- Education: University of British Columbia

= Catherine Anderson (scientist) =

Canadian scientist

Catherine Anderson is a Canadian scientist. She researched pre-eclampsia, a potentially fatal disease that can impact pregnant women, at BC Children's and Women's Hospital and the University of Nottingham. She currently serves as Clinical Assistant Professor in the Faculty of Medicine at University of British Columbia and runs the Future Science Leaders program at Science World. Maclean's described her as a "nationally renowned science educator."

== Life and career ==
As a child, Anderson dreamed of becoming a firefighter or a hockey referee, despite being unable to skate. Growing up, she was uninterested in science as her classes at school primarily focused on memorization.
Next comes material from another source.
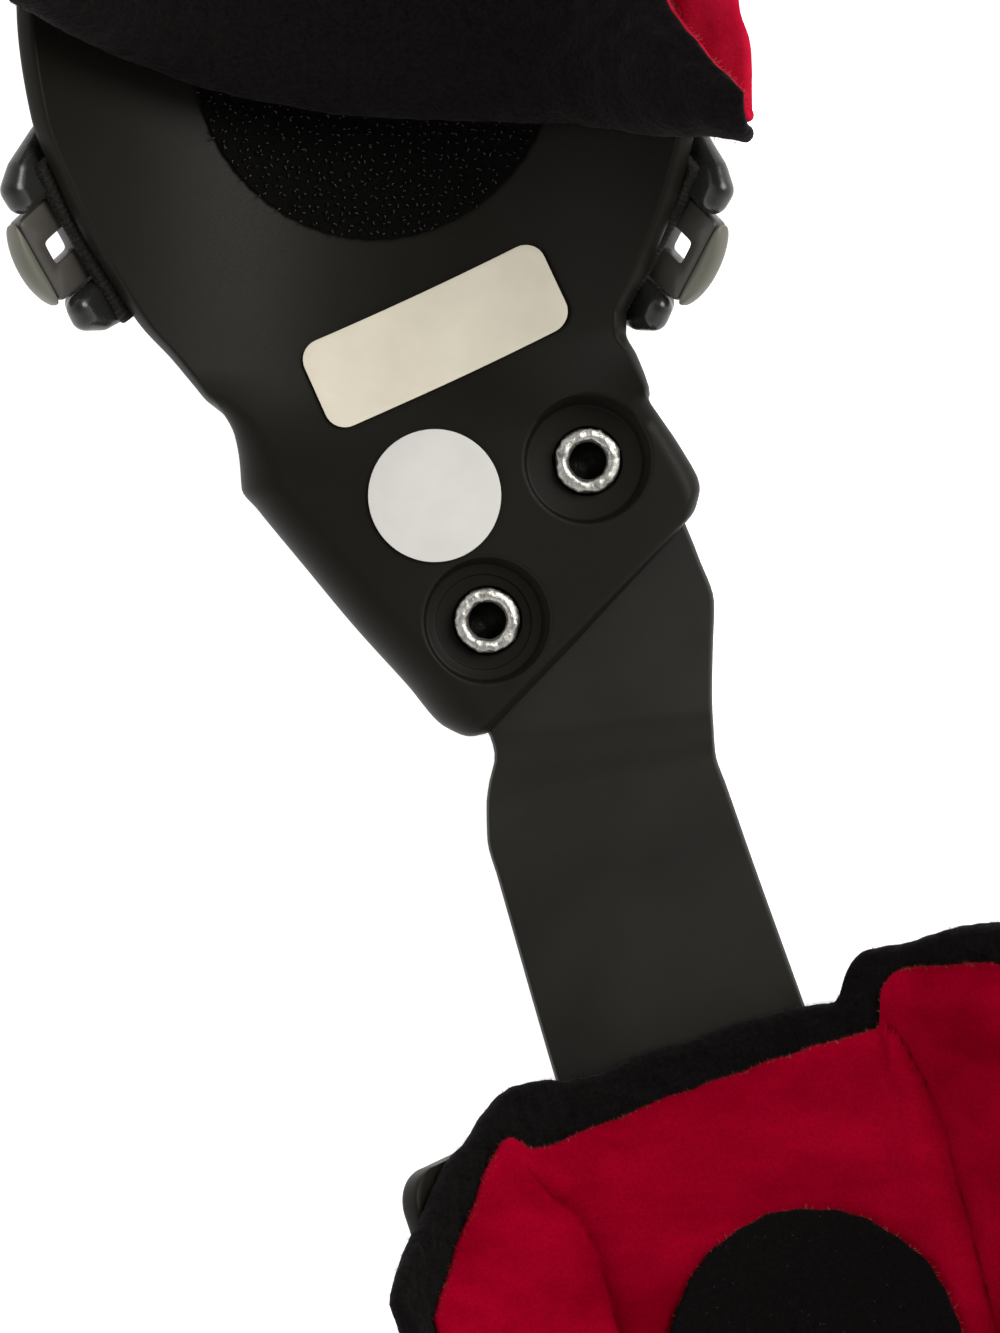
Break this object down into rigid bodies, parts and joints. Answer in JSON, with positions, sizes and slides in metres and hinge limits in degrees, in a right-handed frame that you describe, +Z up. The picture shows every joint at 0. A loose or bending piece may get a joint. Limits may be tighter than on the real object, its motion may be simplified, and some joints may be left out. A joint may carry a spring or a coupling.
{
  "type": "elbow brace",
  "caption": "Elbow brace: padded upper arm and forearm cuffs joined by a flat metal upright, with strap buckles and a folded-back liner.",
  "frame": {"origin": "on the upright's flat underside, just on the forearm side of its sideways step", "axes": "+Z up towards the arm, out of the cuffs; +Y along the upper arm, away from the elbow; the forearm cuff lies towards -Y, turned 18.7 degrees towards +X"},
  "size_m": [0.1794, 0.2986, 0.055],
  "materials": {
    "shell_plastic": "satin black moulded plastic",
    "upright": "dark brownish coated aluminium, satin",
    "rivet_steel": "worn bright metal",
    "loop_fabric": "black napped loop fabric on foam",
    "red_velour": "brushed red velour",
    "disc_fabric": "black felted disc",
    "hook_fabric": "black hook tape",
    "label_paper": "bare off-white label",
    "side_label_paper": "pale grey-white label",
    "webbing": "black woven webbing",
    "buckle_plastic": "dark grey glossy plastic",
    "hook_plastic": "lighter warm grey plastic"
  },
  "bodies": {
    "root": {"upper_shell": "shell_plastic", "lower_shell": "shell_plastic", "upright_bar": "upright", "tube_rivet_1": "rivet_steel", "tube_rivet_2": "rivet_steel", "shell_rivet_1": "rivet_steel", "shell_rivet_2": "rivet_steel", "upper_liner_base": "loop_fabric", "lower_liner_base": "loop_fabric", "upper_liner_face": "red_velour", "lower_liner_face": "red_velour", "lower_liner_disc": "disc_fabric", "hook_disc": "hook_fabric", "part_label": "label_paper", "side_label": "side_label_paper", "upper_strap": "webbing", "lower_strap": "webbing", "upper_buckle_left": "buckle_plastic", "upper_buckle_right": "buckle_plastic", "lower_buckle_left": "buckle_plastic", "lower_buckle_right": "buckle_plastic", "upper_hook_left": "hook_plastic", "upper_hook_right": "hook_plastic", "lower_hook_left": "hook_plastic", "lower_hook_right": "hook_plastic"}
  },
  "joints": []
}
Anderson attended the University of British Columbia, graduating with a BSc in Microbiology. She then worked with youth with disabilities, sang and played the piano, and spent a year travelling internationally. After seven years, she began studying Medical Genetics, receiving a Ph.D in 2002. After graduation, she accepted a postdoctoral position, researching pre-eclampsia at BC Children's and Women's Hospital and the University of Nottingham. However, while studying pre-eclampsia, she "was forced to take long term disability leave." She began working at the medical department at UBC, tutoring students, and began working on outreach and writing articles for Genome BC. This work led to her current positions at UBC and Science World.

In 2015, along with Judy Illes, a neurology professor at UBC, Anderson resigned from the Canadian Science and Engineering Hall of Fame's selection committee to protest the lack of female nominees for the induction and she worried about the message being sent to female students by this. She stated, "It's important for young people to see people who look like them being successful. The Hall of Fame is supposed to represent the best and the brightest in Canada and it's just not doing that."

In 2016, Anderson was a nominee for the YWCA Women of Distinction Awards in the Education, Training & Development category.

Anderson is married and resides in Vancouver.